Most people take to protest only when they believe it is their best hope for getting what they want. It doesn’t have to be extremely promising, just more likely to work than anything else. Nearly three years into President Obama’s term, the Occupiers have little reason to believe that their government is going to respond to their concerns. Washington seems stalemated, and the protesters’ priorities — addressing economic insecurity and political inequality — aren’t high on the agenda. So they’ve gone to Zuccotti Parkin Lower Manhattan, camped out in front of Los Angeles City Hall and marched in Washington’s Freedom Plaza.

Not very long ago, this is essentially what the tea party was doing. Supporters started to appear at town meetings and rallies in 2009, demanding a more responsive government. Our political institutions, they said, no longer worked the way they were supposed to, and the concerns of regular people were being ignored. The Occupiers agree, although the regular people they represent look a little different.

The tea partyers’ success at the polls, ironically, made it even harder for the government to get anything done, as clearly demonstrated by last summer’s debt-ceiling debacle. The Occupiers watched, and learned.

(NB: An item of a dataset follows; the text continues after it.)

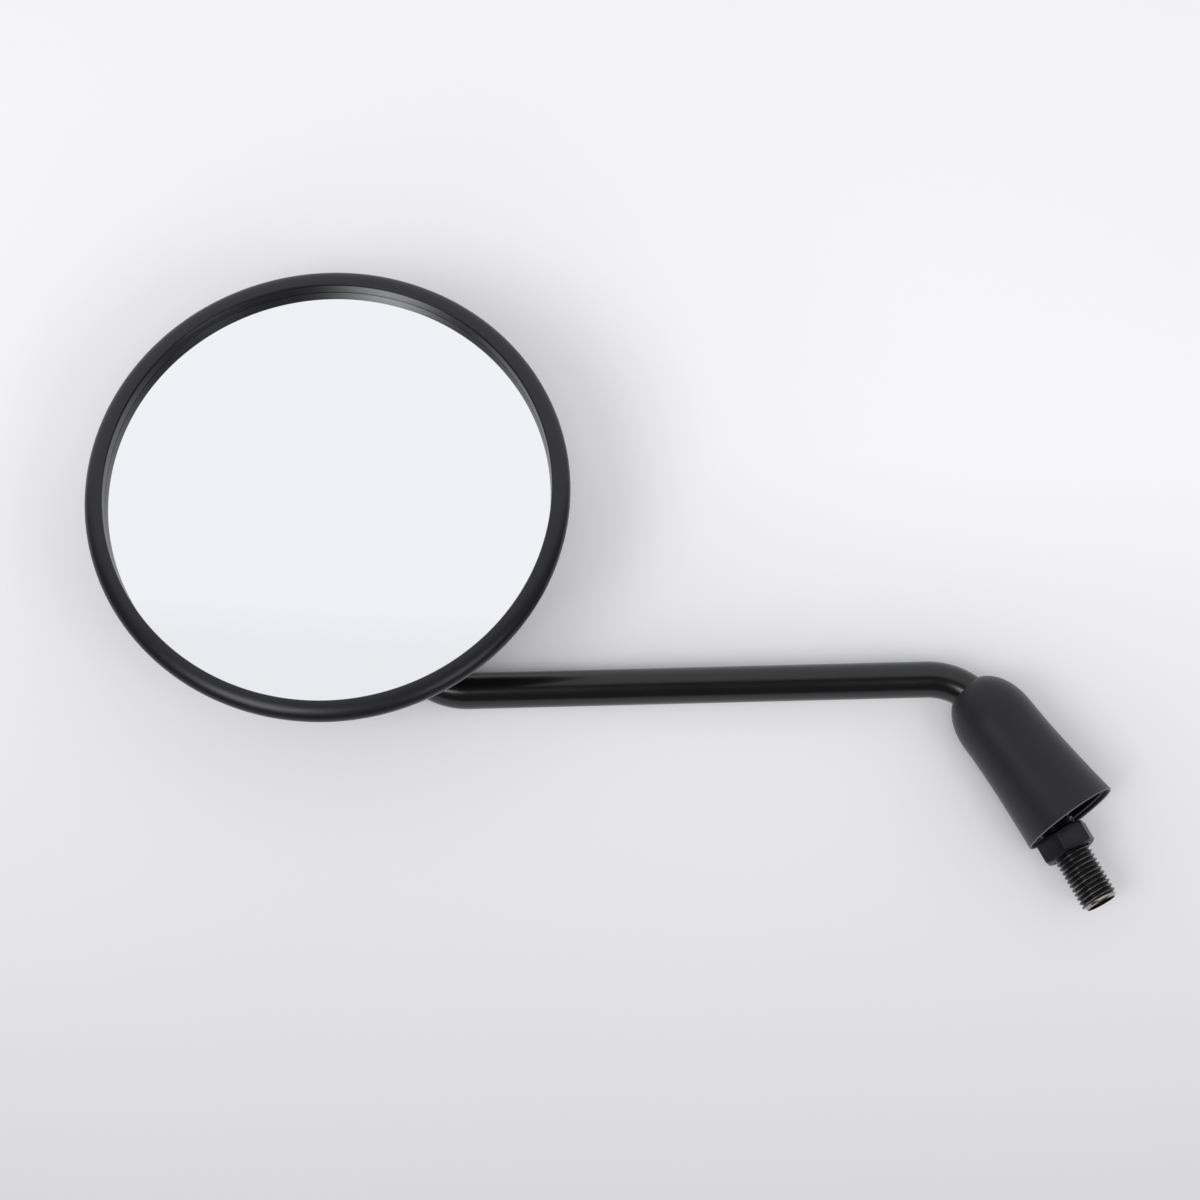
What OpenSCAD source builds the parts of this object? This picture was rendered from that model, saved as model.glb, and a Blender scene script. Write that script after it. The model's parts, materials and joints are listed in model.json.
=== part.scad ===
// Round left-hand motorcycle mirror on a bent stem, with a threaded stud,
// a lock nut, a rubber boot and a clamped ball joint behind the glass.
// Millimetres. The origin is on the stud's axis at the lock nut's lower face,
// +Z runs up the stem and the glass faces -Y.

/* [Stem] */
// Diameter of the bent rod
stem_d = 9.6; // [8:0.1:12]
// Height of the first bend's corner above the nut's lower face
corner_height = 53.4; // [50:0.1:60]
// Slope of the arm above the horizontal
arm_slope = 25.7; // [15:0.1:40]
// Length of the arm from corner to corner
arm_length = 141.7; // [110:0.1:180]
// Outward lean of the post behind the head
post_lean = 3.8; // [0:0.1:8]
// Length of the post from corner to corner
post_length = 47.5; // [42:0.1:60]
// Centre-line radius of the two large bends
bend_r = 17.5; // [15:0.5:20]
// Centre-line radius of the bend into the head
head_bend_r = 12; // [10:0.5:14]
// How much the rod's radius is drawn in by bending
bend_draw = 0.06; // [0.05:0.01:0.15]

/* [Stud and lock nut] */
// Crest diameter of the rolled thread
stud_d = 9.94; // [8:0.01:12]
// Depth below the crests at which the thread meets the nut's
thread_depth = 0.35; // [0.2:0.05:0.5]
// Free length of the stud below the nut
stud_free = 14.8; // [10:0.1:30]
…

One lesson was the virtue of audacity. The tea partyers who shouted down members of Congress at town hall meetings during the health-care debate in the summer of 2009 got massive media attention and built a national movement. The Occupiers went after the capital of capitalism, Wall Street, promising a long-term encampment and, more generally, to create a movement that would speak for the “99 percent” of Americans whose interests neither Wall Street nor the government is taking seriously.

Less than two months ago in these pages, I wondered where the movement on behalf of those suffering most in this stagnant economy was. I argued that for a powerful protest movement to emerge, large, established progressive organizations and labor unions had to invest heavily in organizing one. The Occupiers have so far shown otherwise.

The call to occupy Wall Street didn’t come from any of those well-funded and experienced groups, but from Adbusters, an activist magazine in Canada, and it was endorsed quickly by the hacktivist collective Anonymous. At first, the turnout in Lower Manhattan was small, far less than the 20,000 that the organizers predicted. Coverage from mainstream media was slight. Yet news spread online through many activist networks, and the protest continued, with dozens of demonstrators sleeping out on rainy nights, holding open a space for broader participation.